There is a large body of peer-reviewed literature that examines the relationship between land conservation, and local and regional economic well-being. Because of the number of different county types in the West, let alone the entire United States, sweeping declarations about the economic performance of all counties in a region should be scrutinized carefully. It is not surprising that the impact of protected lands such as Wilderness or National Parks is measurable in some places (e.g., isolated rural areas and those rural areas more connected to larger markets and population centers via air travel) but not in others (e.g., metro areas; imagine trying to document the effect of the Sierra Estrella Wilderness to Phoenix’s economy).

What the Research Shows:

  • Protected public lands can and do play an important role in stimulating economic growth — especially when combined with access to markets and an educated workforce — and are associated with some of the fastest growing communities in the West (Rasker 2006).
  • Wilderness designation enhances nearby private property value (Phillips 2004).
  • Wilderness is associated with rapid population, income, and employment growth relative to non-Wilderness counties. Services jobs are increasingly mobile, and many entrepreneurs locate their businesses in areas with a high quality of life (Lorah and Southwick 2003).
  • Conserving lands, which creates a new visibility for them through protective designations, also helps safeguard and highlight the amenities that attract people and businesses (McGranahan 1999).
  • Public lands conservation is associated with more robust population growth (Lewis, Hunt and Plantinga 2002).
  • Another study found that while Wilderness recreation benefits to local communities are modest, the presence of Wilderness appears to draw residents and new economic activity, and has a substantial positive impact on local economies (Rudzitis and Johnson 2000).
  • A study of 250 non-metro counties in the Rocky Mountains found no evidence of job losses associated with Wilderness and no evidence that counties more dependent on logging, mining, and oil and gas suffered job losses as a result of Wilderness designation (DuffyDeno 1998).
  • Outdoor recreation is important to western economies. In New Mexico, the Outdoor Industry Foundation (OIF) reports that active outdoor recreation contributes $3.8 billion annually to the state’s economy, supporting 43,000 jobs. Nationally, OIF estimates an economic impact of $730 billion from active outdoor recreation (bicycling, camping, fishing, hunting, paddling, snow sports, wildlife viewing, and trail-running, hiking, climbing), supporting 6.5 million jobs (Outdoor Industry Foundation 2006).
  • For many seniors and soon-to-be retirees, protected public lands and recreation provide important aspects of a high quality of life. Non-labor sources of income already represent more than a third of all personal income in the West and will grow as the Baby Boomer generation retires (Frey 2006).
  • Protected natural amenities—such as pristine scenery and wildlife—help sustain property values and attract new investment (Deller and Tsai 2001).
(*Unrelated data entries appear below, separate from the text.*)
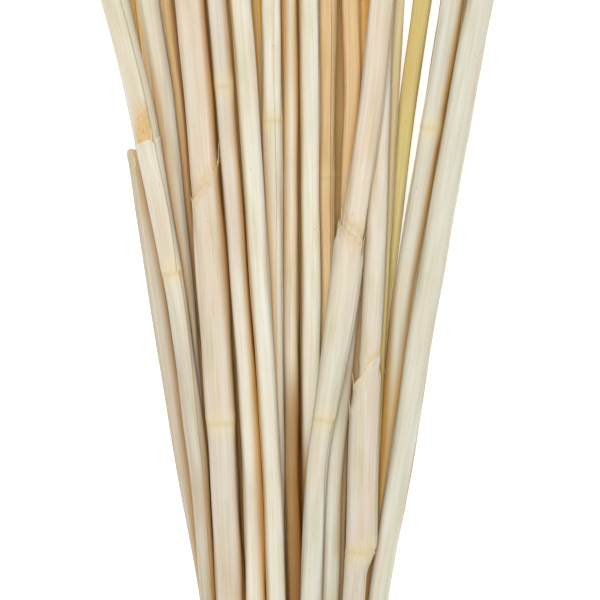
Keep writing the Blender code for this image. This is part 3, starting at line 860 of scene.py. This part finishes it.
def add_hairs(shape, path, middle, rng):
    """Stray fibres that stand out from the twine, mostly away from the middle of the bunch."""
    for _ in range(HAIRS):
        start = path[rng.integers(2, len(path) - 3)]
        lean = rng.normal(0, 1, 3)
        lean += 1.3 * (start - middle) / np.linalg.norm(start - middle)
        lean /= np.linalg.norm(lean)
        bend = rng.normal(0, 0.6, 3)
        steps = np.linspace(0, 1, 6)[:, None]
        length = rng.uniform(1.0, 2.6)
        hair = start + lean * (0.7 + length * steps) + bend * steps**2
        away = np.cross(lean, bend)[None] + 0 * hair
        strand(shape, hair, 3, HAIR_RADIUS, away, columns=4, taper=0.7)


def tie(lines):
    """Two twisted strands round the bunch, tied in a reef knot on top, with their stray fibres."""
    turns = turns_of_twine(lines)
    path = knotted_path(turns)
    middle = np.array([turns[0][0], 0.0, turns[0][2] / 2])
    out = path - middle
    out[:, 1] = 0
    along = np.gradient(path, axis=0)
    along /= np.linalg.norm(along, axis=1, keepdims=True)
    out -= along * (out * along).sum(1, keepdims=True)
    out /= np.linalg.norm(out, axis=1, keepdims=True)
    side = np.cross(along, out)
    run = TWINE_STEP * np.arange(len(path))
    shape = Shape()
    for ply in (0, 1):
        phase = (TURN * run / PLY_TWIST + math.pi * ply)[:, None]
        offset = (TWINE_RADIUS - PLY_RADIUS) * (np.cos(phase) * out + np.sin(phase) * side)
        strand(shape, path + offset, ply, PLY_RADIUS, out)
    add_hairs(shape, path, middle, np.random.default_rng(TWINE_SEED))
    return shape


# ---------------------------------------------------------------- the scene

FLOOR_HALF = 4.0  # in metres, as are the lamp's place and size
LAMP_ASIDE, LAMP_HEIGHT, LAMP_SIZE, LAMP_WATTS = 0.05, 1.5, 0.38, 14.2
FLOOR_GLOW, SURROUNDINGS_GLOW = 0.62, 0.44
LENS, SENSOR = 300.0, 36.0  # in millimetres, as is all that follows
SEEN_WIDTH, SEEN_HEIGHT = 180.0, 44.0  # how much is seen from side to side, at what height above the floor
SEEN_RIGHT, SEEN_LEVEL = 4.1, 120.0  # the middle of what is seen


def floor_and_light():
    """A white floor, even white surroundings, and a soft lamp almost straight above."""
    mesh = bpy.data.meshes.new("floor")
    corners = [(x * FLOOR_HALF, y * FLOOR_HALF, 0) for x, y in ((-1, -1), (1, -1), (1, 1), (-1, 1))]
    mesh.from_pydata(corners, [], [(0, 1, 2, 3)])
    floor = bpy.data.objects.new("floor", mesh)
    bpy.context.scene.collection.objects.link(floor)
    made = Nodes("floor_white")
    made.shader.inputs["Base Color"].default_value = (0.92, 0.92, 0.92, 1)
    made.shader.inputs["Roughness"].default_value = 0.9
    made.shader.inputs["Specular IOR Level"].default_value = 0.0
    made.shader.inputs["Emission Color"].default_value = (1, 1, 1, 1)
    made.shader.inputs["Emission Strength"].default_value = FLOOR_GLOW
    mesh.materials.append(made.material)

    world = bpy.data.worlds.new("studio")
    bpy.context.scene.world = world
    world.use_nodes = True
    background = world.node_tree.nodes["Background"]
    background.inputs["Color"].default_value = (1.0, 1.0, 0.99, 1)
    background.inputs["Strength"].default_value = SURROUNDINGS_GLOW

    light = bpy.data.lights.new("softbox", "AREA")
    light.shape = "DISK"
    light.size = LAMP_SIZE
    light.energy = LAMP_WATTS
    lamp = bpy.data.objects.new("softbox", light)
    lamp.location = (-LAMP_ASIDE, LAMP_ASIDE, LAMP_HEIGHT)
    tilt = -math.atan2(LAMP_ASIDE, LAMP_HEIGHT)
    lamp.rotation_euler = (tilt, tilt, 0)
    bpy.context.scene.collection.objects.link(lamp)


def camera():
    """Straight above the stretch of the bunch that shows, with a long lens."""
    data = bpy.data.cameras.new("camera")
    data.sensor_width = SENSOR
    data.lens = LENS
    data.clip_end = 20
    made = bpy.data.objects.new("camera", data)
    height = SEEN_HEIGHT + SEEN_WIDTH * LENS / SENSOR
    made.location = (SEEN_RIGHT * MM, (SEEN_LEVEL + TIE_LEVEL) * MM, height * MM)
    bpy.context.scene.collection.objects.link(made)
    bpy.context.scene.camera = made


def slot_of(number):
    """The name of a reed's material."""
    if number == OLIVE_REED:
        return "olive_reed"
    return "pale_reed" if number <= PALE_REEDS else "golden_reed"


def main():
    roughness = {"pale_reed": 0.60, "golden_reed": 0.64, "olive_reed": 0.62}
    materials = {name: reed_material(name, value) for name, value in roughness.items()}
    numbers = range(1, REED_COUNT + 1)
    lines = [Line(f"reed_{number:02d}", LOOKS[number].sheath if number in LOOKS else None)
             for number in numbers]
    for number in numbers:
        slot = slot_of(number)
        obj = reed(number, lines).build(f"stalk_{number:02d}", materials[slot])
        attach(obj, "root")
        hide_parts(f"reed_{number:02d}")
    obj = tie(lines).build("twine_tie", twine_material())
    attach(obj, "root")
    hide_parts("tie")
    floor_and_light()
    camera()
    bpy.context.scene.view_settings.view_transform = "Standard"


main()
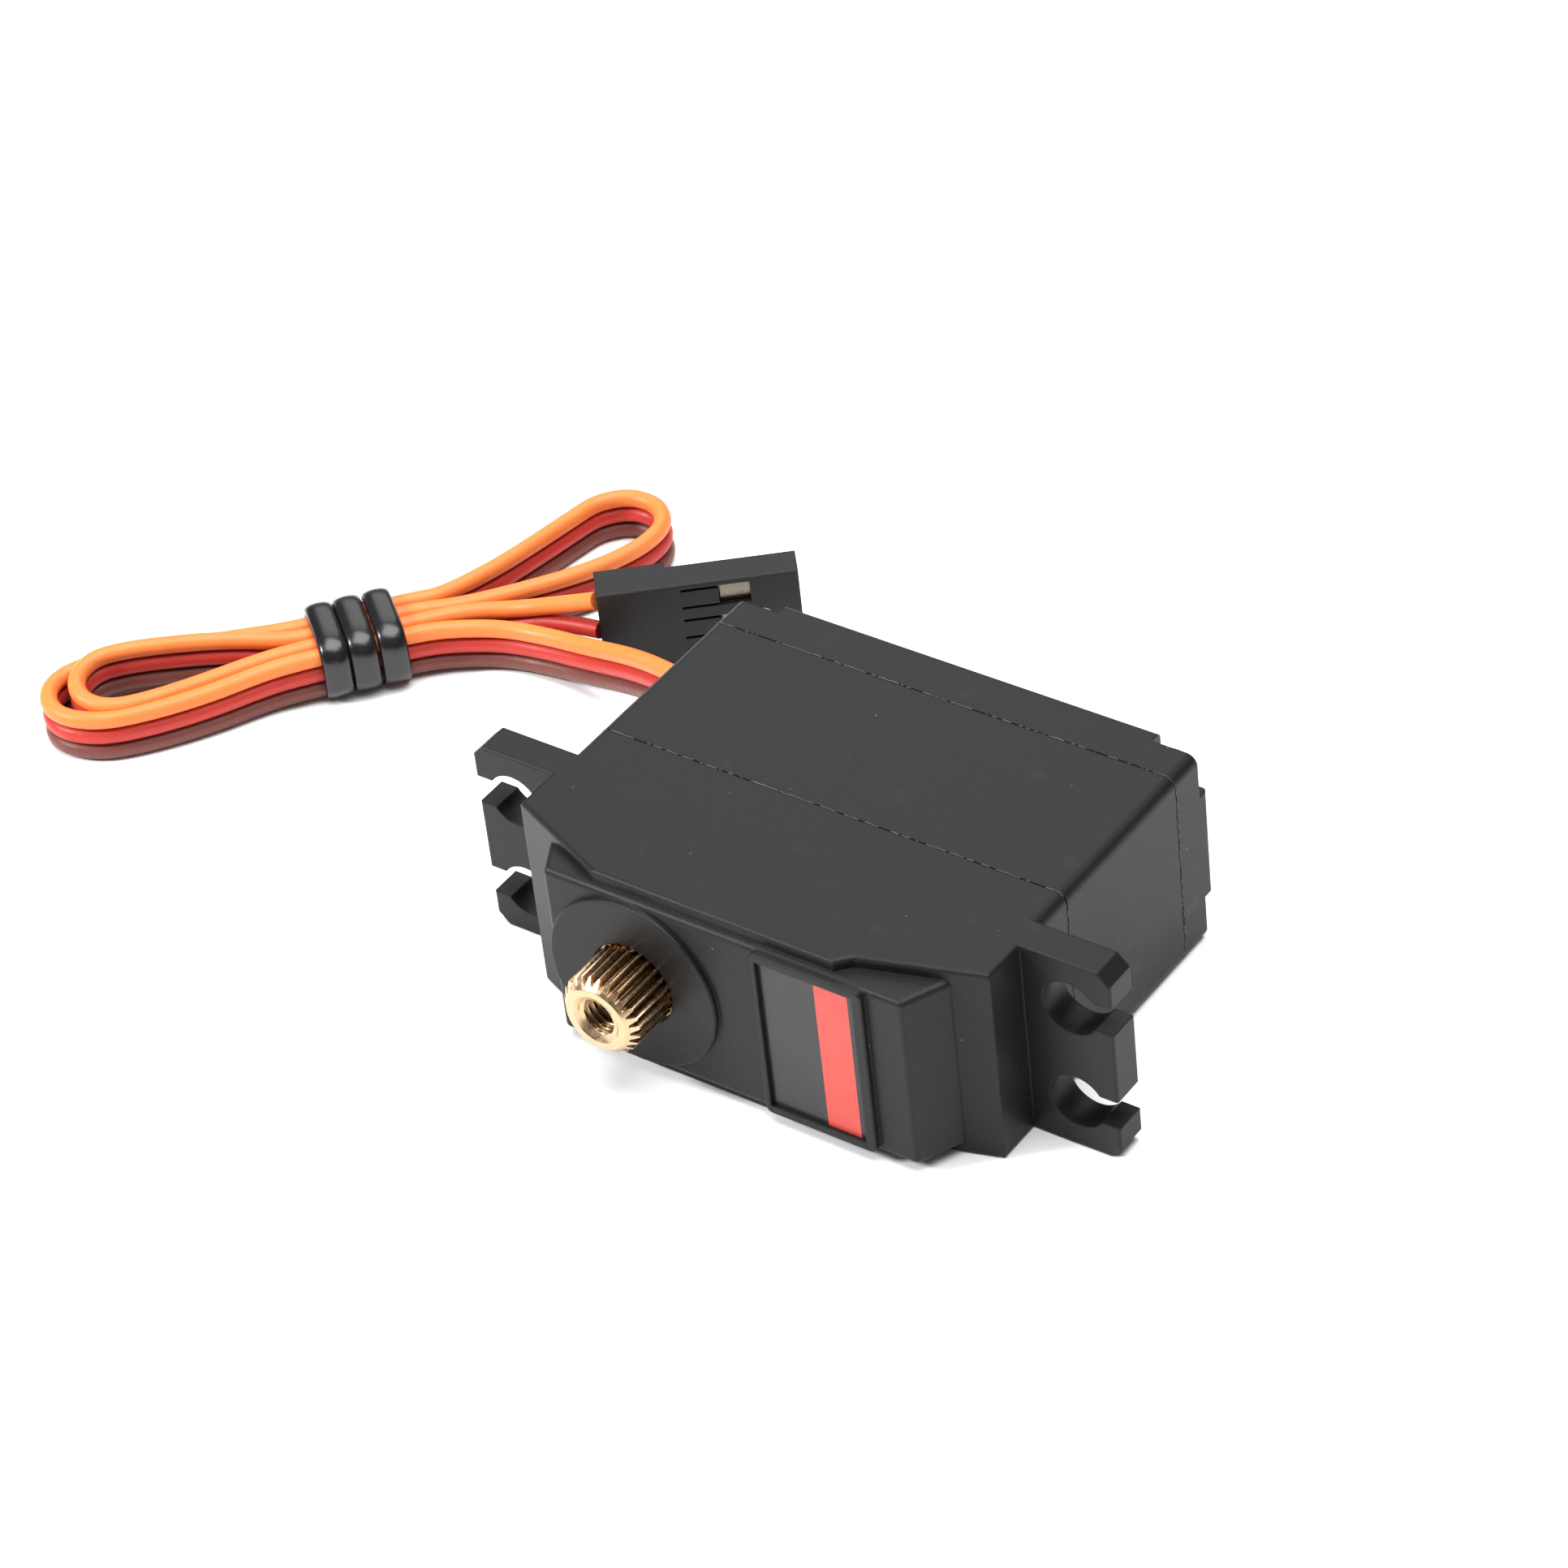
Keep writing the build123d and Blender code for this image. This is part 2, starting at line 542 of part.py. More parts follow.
def circuit_board():
    board = block(-16.2, 16.2, BOARD_FRONT_Y, BOARD_BACK_Y, 1.3, CASE_THICK - 1.3)
    for x, z in corners(SCREW_X, SCREW_RISE):
        board -= rod(x, z, POST_R + 0.15, 10, 14)
    board -= block(-17, -15.2, 10, 14, MID_Z - 2.7, MID_Z + 2.7)
    for step in (-2.5, 0, 2.5):
        board -= rod(OUTPUT_X + step, MID_Z - 3.2, 0.4, 10, 14)
    for rise in (-3, 3):
        board -= block(MOTOR_X - 0.6, MOTOR_X + 0.6, 10, 14, MID_Z + rise - 0.3, MID_Z + rise + 0.3)
    return board


def controller_chip():
    """Flat square package with a small corner mark."""
    chip = block(-3.4, 1.6, BOARD_BACK_Y, BOARD_BACK_Y + 0.9, MID_Z - 2.5, MID_Z + 2.5)
    chip = chamfer(chip.faces().sort_by(Axis.Y)[-1].edges(), 0.12)
    return chip - rod(-2.8, MID_Z + 1.9, 0.25, BOARD_BACK_Y + 0.8, BOARD_BACK_Y + 2)


def driver_chips():
    """Four small power transistors."""
    places = [(3.6, MID_Z - 4.2), (3.6, MID_Z + 4.2), (11.6, MID_Z - 4.2), (11.6, MID_Z + 4.2)]
    return Compound(
        children=[block(x - 1.45, x + 1.45, BOARD_BACK_Y, BOARD_BACK_Y + 1.1, z - 0.8, z + 0.8) for x, z in places]
    )


def board_capacitors():
    """Two block capacitors."""
    places = [(4.3, MID_Z), (12.2, MID_Z)]
    return Compound(
        children=[block(x - 1.75, x + 1.75, BOARD_BACK_Y, BOARD_BACK_Y + 1.9, z - 1.4, z + 1.4) for x, z in places]
    )


def wire_rises():
    """Height of the ground, power and signal wires from the middle one."""
    return {"ground": -WIRE_D, "power": 0.0, "signal": WIRE_D}


def solder_joints():
    joints = [rod(-13.9, MID_Z + rise, 0.5, BOARD_BACK_Y, 13.3) for rise in wire_rises().values()]
    return Compound(children=joints)


def wire_grommet():
    """Rubber block in the wall, with a lip outside and three wire holes."""
    core = block(-HALF_X - 0.3, -HALF_X + 1.9, WIRE_EXIT_Y - 1.13, WIRE_EXIT_Y + 1.13, MID_Z - 2.43, MID_Z + 2.43)
    lip = block(-HALF_X - 0.9, -HALF_X, WIRE_EXIT_Y - 1.5, WIRE_EXIT_Y + 1.5, MID_Z - 2.8, MID_Z + 2.8)
    lip = fillet(lip.edges().filter_by(lambda e: e.center().X < -HALF_X - 0.1), 0.35)
    grommet = core + lip
    for rise in wire_rises().values():
        plane = Plane(origin=(-HALF_X - 2, WIRE_EXIT_Y, MID_Z + rise), z_dir=(1, 0, 0))
        grommet -= extrude(plane * Circle(WIRE_TUBE_R + 0.08), 6)
    return grommet


# ---------------------------------------------------------------- lead

# The flat lead stands on its edge.  These are places of its middle wire on the way from the
# board to the hank, and from the hank to the connector.
EXIT_ROUTE = [
    (-14.5, 12.9, 7.5), (-19.8, 12.9, 7.5), (-24.0, 14.6, 6.4), (-28.2, 16.5, 4.6), (-32.6, 17.5, 3.1),
    (-36.9, 17.9, 2.3), (-40.3, 17.4, 2.1), (-43.0, 15.9, 2.15),
]
HANK_MIDDLE = (-49.2, 12.05)
HANK_TURN = 50.3           # degrees from X to the run of the hank through its tie
HANK_Z = 2.3               # height of the middle wire inside the tie
TIE_LENGTH = 6.1
PASSES = 4                 # times that the flat lead goes through the tie
WIRE_END_GAP = 0.12        # the cut ends of the tubes stand this far off the hank

CONNECTOR_BACK = (-33.7, 20.07)
CONNECTOR_TURN = 40.0
CONNECTOR_HEIGHT = 7.6
CONTACT_PITCH = 2.54


def hank_point(along, across):
    """A place in plan, from the middle of the tie, along the hank and to its far side."""
    turn = math.radians(HANK_TURN)
    x = HANK_MIDDLE[0] + along * math.cos(turn) - across * math.sin(turn)
    y = HANK_MIDDLE[1] + along * math.sin(turn) + across * math.cos(turn)
    return x, y


def wire_tube(points):
    """A round wire of straight runs joined by the largest tangent arcs."""
    radii = []
    for before, here, after in zip(points, points[1:], points[2:]):
        into, out = Vector(*here) - Vector(*before), Vector(*after) - Vector(*here)
        half_turn = math.radians(into.get_angle(out)) / 2
        radii.append(0.45 * min(into.length, out.length) / math.tan(half_turn))
    print("  wire bend radii", [round(radius, 1) for radius in radii])
    path = FilletPolyline(*points, radius=radii)
    start = Plane(origin=path @ 0, z_dir=path % 0)
    wire = sweep(start * Circle(WIRE_TUBE_R), path=path)
    print("  tube volume over section times length", round(wire.volume / (math.pi * WIRE_TUBE_R**2 * path.length), 3))
    print("  length", round(path.length, 1))
    return wire


def wire_run(rise):
    """One wire from the board to the hank."""
    end = (*hank_point(TIE_LENGTH / 2 + WIRE_END_GAP, -1.5 * WIRE_D), HANK_Z)
    return wire_tube([(x, y, z + rise) for x, y, z in [*EXIT_ROUTE, end]])


def wire_tail(rise, contact_z):
    """One wire from the hank to the connector, where the three spread to the contact pitch."""
    start = hank_point(TIE_LENGTH / 2 + WIRE_END_GAP, -WIRE_D / 2)
    x, y = CONNECTOR_BACK
    points = [
        (*start, HANK_Z + rise),
        (-43.5, 17.9, 2.15 + rise),
        (-40.6, 19.6, 2.2 + rise),
        (-37.3, 20.0, 2.8 + (contact_z - 2.8) * 0.55),
        (x, y, contact_z),
    ]
    return wire_tube(points)


def cable_hank():
    """Outer shape of the folded lead: two nested loops, the tied waist and one wider loop."""
    low, high = HANK_Z - 1.5 * WIRE_D, HANK_Z + 1.5 * WIRE_D
    half = PASSES * WIRE_D / 2
    end = TIE_LENGTH / 2
    waist = plan_prism([hank_point(*p) for p in ((-end, -half), (end, -half), (end, half), (-end, half))], low, high)
    left_loop = [
        hank_point(-end, -half), (-52.6, 3.2), (-55.6, -2.3), (-59.3, -5.7), (-62.9, -6.2), (-65.2, -3.9),
        (-64.9, -0.6), (-62.0, 4.1), (-57.4, 8.2), hank_point(-end, half),
    ]
    right_loop = [
        hank_point(end, 0.2), (-43.9, 18.7), (-40.9, 21.6), (-38.2, 25.0), (-36.3, 28.9), (-36.2, 32.9),
        (-38.5, 35.6), (-41.7, 36.1), (-44.6, 33.6), (-46.1, 28.9), (-47.4, 22.5), hank_point(end, half),
    ]
    loops = []
    for outline, floor in ((left_loop, 0.05), (right_loop, 0.05)):
        edge = Spline(*outline) + Line(outline[-1], outline[0])
        loops.append(Pos(0, 0, floor) * extrude(make_face(edge), high - floor - 0.1))
    return joined([waist, *loops])


def cable_tie():
    """Three wraps of a black band round the waist of the hank."""
    half_y = PASSES * WIRE_D / 2
    low, high = HANK_Z - 1.5 * WIRE_D, HANK_Z + 1.5 * WIRE_D
    wall, under = 0.9, 0.3
    wrap = TIE_LENGTH / 3
    x, y = HANK_MIDDLE
    place = Pos(x, y, 0) * Rot(0, 0, HANK_TURN)
    band = None
    for n in range(3):
        along = (n - 1) * wrap
        ring = block(along - wrap / 2, along + wrap / 2, -half_y - wall, half_y + wall, low - under, high + wall)
        long_edges = ring.edges().filter_by(Axis.X).filter_by(lambda e: e.center().Z > low)
        ring = fillet(long_edges, 0.85)
        band = ring if band is None else band + ring
    band -= block(-TIE_LENGTH, TIE_LENGTH, -half_y, half_y, low, high)
    return place * band


def connector_housing():
    """Black three-way socket housing with a thicker back, and a latch tongue and window for each contact."""
    thick, back_thick, length, back_length = 2.46, 3.0, 14.0, 4.9
    body = block(0, length, -thick / 2, thick / 2, 0, CONNECTOR_HEIGHT)
    back = block(0, back_length, -thick / 2, thick / 2 + back_thick - thick, 0, CONNECTOR_HEIGHT)
    body = chamfer(body.edges().filter_by(Axis.X), 0.12) + chamfer(back.edges().filter_by(Axis.X), 0.12)
    for z in contact_heights():
        body -= block(2.0, length + 1, -0.75, 0.75, z - 0.95, z + 0.95)
        body -= block(-1, 2.1, -0.72, 0.72, z - 0.72, z + 0.72)
        body -= block(8.4, 10.6, -thick, -0.5, z - 0.85, z + 0.85)
        body -= block(5.8, 8.5, -thick, -0.5, z + 0.62, z + 0.85)
        body -= block(5.8, 8.5, -thick, -0.5, z - 0.85, z - 0.62)
    return connector_place() * body


def contact_heights():
    middle = CONNECTOR_HEIGHT / 2
    return [middle - CONTACT_PITCH, middle, middle + CONTACT_PITCH]


def connector_place():
    return Pos(*CONNECTOR_BACK, 0) * Rot(0, 0, CONNECTOR_TURN)


def connector_contacts():
    """Three folded metal contacts with a latch tang each."""
    contacts = []
    for z in contact_heights():
        shell = block(8.5, 13.2, -0.7, 0.7, z - 0.85, z + 0.85) - block(10.7, 14, -0.5, 0.5, z - 0.65, z + 0.65)
        shell += block(2.3, 8.6, -0.2, 0.05, z - 0.6, z + 0.6)
        tang = block(8.55, 9.55, -0.85, -0.6, z - 0.1, z + 0.75) + block(9.5, 10.5, -1.05, -0.6, z + 0.05, z + 0.75)
        contacts.append(connector_place() * (shell + tang))
    return Compound(children=contacts)


# ---------------------------------------------------------------- write every node

def main():
    save(top_case(), "top_case")
    save(middle_case(), "middle_case")
    save(bottom_cover(), "bottom_cover")
    save(front_label(), "front_label")
    save(case_screws(), "case_screws")
    save(wire_grommet(), "wire_grommet")

    for name, (wheel, pinion) in (("first", first_gear()), ("second", second_gear()), ("third", third_gear())):
        save(wheel, f"{name}_gear_wheel")
        save(pinion, f"{name}_gear_pinion")
    save(rod(PIN_X, MID_Z, PIN_R, -11.3, -1.2), "gear_pin")
    save(output_gear(), "output_gear")
    save(output_shaft(), "output_shaft")
    outer_ring, inner_ring = bearing_rings()
    save(outer_ring, "output_bearing_outer")
    save(inner_ring, "output_bearing_inner")
    save(bearing_balls(), "output_bearing_balls")
    save(bearing_cage(), "output_bearing_cage")

    for build in (
        motor_can, motor_magnet, motor_end_cap, motor_bushings, motor_terminals, motor_brushes,
        rotor_shaft, rotor_winding, rotor_commutator, motor_pinion,
        pot_housing, pot_base, pot_track, pot_terminals, pot_shaft, pot_wiper,
        circuit_board, controller_chip, driver_chips, board_capacitors, solder_joints,
        cable_hank, cable_tie, connector_housing, connector_contacts,
    ):
        save(build(), build.__name__)

    for (name, rise), contact_z in zip(wire_rises().items(), contact_heights()):
        print(name)
        save(wire_run(rise), f"{name}_wire_run")
        save(wire_tail(rise, contact_z), f"{name}_wire_tail")


main()
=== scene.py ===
"""Looks of a mini servo motor: black three-part case, splined brass output shaft, folded three-wire lead."""

import math

import bmesh
import bpy
from mathutils import Matrix, Vector, noise


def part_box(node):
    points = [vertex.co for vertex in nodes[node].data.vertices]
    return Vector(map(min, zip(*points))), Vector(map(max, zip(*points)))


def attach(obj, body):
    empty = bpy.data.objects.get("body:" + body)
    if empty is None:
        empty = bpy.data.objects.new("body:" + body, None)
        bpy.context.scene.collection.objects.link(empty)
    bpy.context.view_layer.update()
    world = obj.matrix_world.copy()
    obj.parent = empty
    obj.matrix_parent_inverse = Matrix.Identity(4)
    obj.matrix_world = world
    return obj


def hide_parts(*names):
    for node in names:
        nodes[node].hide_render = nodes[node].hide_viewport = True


MM = 0.001

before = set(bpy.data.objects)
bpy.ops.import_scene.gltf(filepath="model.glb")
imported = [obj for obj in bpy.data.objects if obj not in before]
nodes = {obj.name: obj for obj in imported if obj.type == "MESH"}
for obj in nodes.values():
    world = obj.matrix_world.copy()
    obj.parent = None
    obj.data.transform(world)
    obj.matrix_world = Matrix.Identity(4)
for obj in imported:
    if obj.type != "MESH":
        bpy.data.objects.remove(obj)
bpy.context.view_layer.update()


def mm(*places):
    """A point given in millimetres, in metres."""
    return Vector(places) * MM


# ---------------------------------------------------------------- camera, light and floor

CAMERA_ANGLES = (38.74, 38.44, -6.70)     # azimuth, elevation and roll, in degrees
CAMERA_AIM = (0, 0.275, 7.6)
CAMERA_SHIFT = (-3.42, 7.31, 362.4)       # from the aim, to the camera's own right, up and back
LENS, SENSOR = 130.43, 36

SURROUNDINGS = 0.16
SOFTBOXES = (
    # name, place in metres, width and height in metres, watts
    ("zenith_softbox", (0.06, 0.02, 0.60), 0.55, 0.55, 7.2),
    ("back_softbox", (-0.30, 0.40, 0.38), 0.36, 0.36, 0.8),
    ("left_softbox", (-0.36, -0.34, 0.36), 0.12, 0.12, 3.7),
    ("right_softbox", (0.48, -0.30, 0.22), 0.22, 0.30, 0.05),
)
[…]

These examples are not conjecture. This is peer-reviewed research. Just take a look at the Annotated Bibliography: Economic Value of Public Lands and Protected Public Lands that have Appeared in the Peer-Reviewed Academic Literature.

Headwaters Economic has additional information and resources on their website, Economists Urge President Obama to Protect Federal Public Lands.


  1. This is information that the people of Maine, in particular, the residents of Millinocket and East Millinocket would do well to consider. The research shows that the protection of Wilderness and the creation of national parks has not had an impact on resource extraction, like logging. Rather, their existence has added significant value to the economy. These are options that the people of northern Maine, who are quickly running out of viable options, should rationally consider. The “good old days” of Maine’s pulp industry have gone the way of much of America’s manufacturing. They will not return. It’s time to tune out the empty rhetoric of deluded leadership that still clings to the past, and begin planning for a better future.

  2. Thanks for your comment. I spent many of my formative summers on Moosehead Lake. The hunting, fishing and outdoor recreation is what brought my family there for 3 generations. In those “good old days”, 1940-80, we certainly left a fair amount of money in the local economy.